Original Script : 喝凉水也塞牙

Phonetic (Roman) Script : Hē liángshuǐ yě sāi yá

Transliteration : Even cold water will get in your teeth

Full Translation : If you are meant to be unlucky, you will be unlucky no matter what you do

Context : 

My informant is a high school student who was born in Denver, Colorado. His family moved to the United States before he was born from mainland China. Even though his first language was technically English, as his family used Chinese at home, he grew as a bilingual student. Here, he is describing a proverb that his grandparents and parents taught him when he was young. He told me that since he couldn’t remember in detail and had to ask his parents again, a lot of the dialogue is summarized. He is identified as Z in the dialogue and this piece was collected over a phone call.

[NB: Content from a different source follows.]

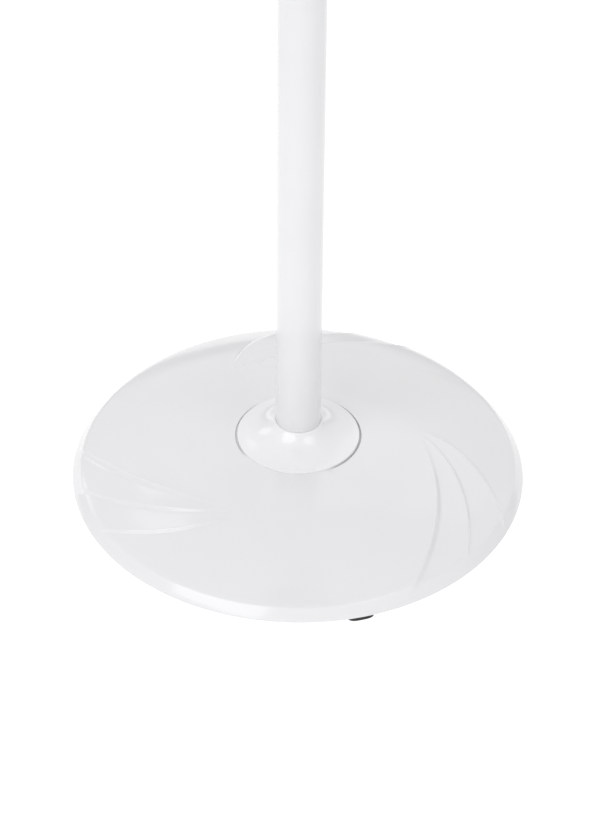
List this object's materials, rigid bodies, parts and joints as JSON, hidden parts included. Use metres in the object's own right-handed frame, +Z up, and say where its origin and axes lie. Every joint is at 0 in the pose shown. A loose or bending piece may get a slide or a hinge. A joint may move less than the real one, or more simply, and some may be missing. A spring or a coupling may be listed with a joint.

Z : What does it even mean by ‘water getting in my teeth’? It’s something that is not possible because water is a liquid without any smell or taste. This proverb thus means that if you are unlucky, you will be unlucky no matter what you do. If you are trying to drink water and you’re meant to be unlucky, a water will get between your teeth and you will be annoyed by it. 

Analysis :

This short proverb and its explanation added a humor factor in it. Rather than explaining it with other food or drink items, the proverb talks about water ‘getting in one’s teeth’, which is something no one has ever and will ever experience before. This reminded me of the Korean version of this proverb, “an unlucky man will break their nose even if they fall backwards (재수 없는 놈은 뒤로 자빠져도 코가 깨진다)”. In this Korean version of the proverb, it also talks about an impossible combination of happenings; first, one falls backwards and is expected to hurt his backside of his head but second, he ends up breaking his nose, which is located on the front side of their head. This also indicates how unlucky events seem inevitable and unavoidable because it is destined to be so for people.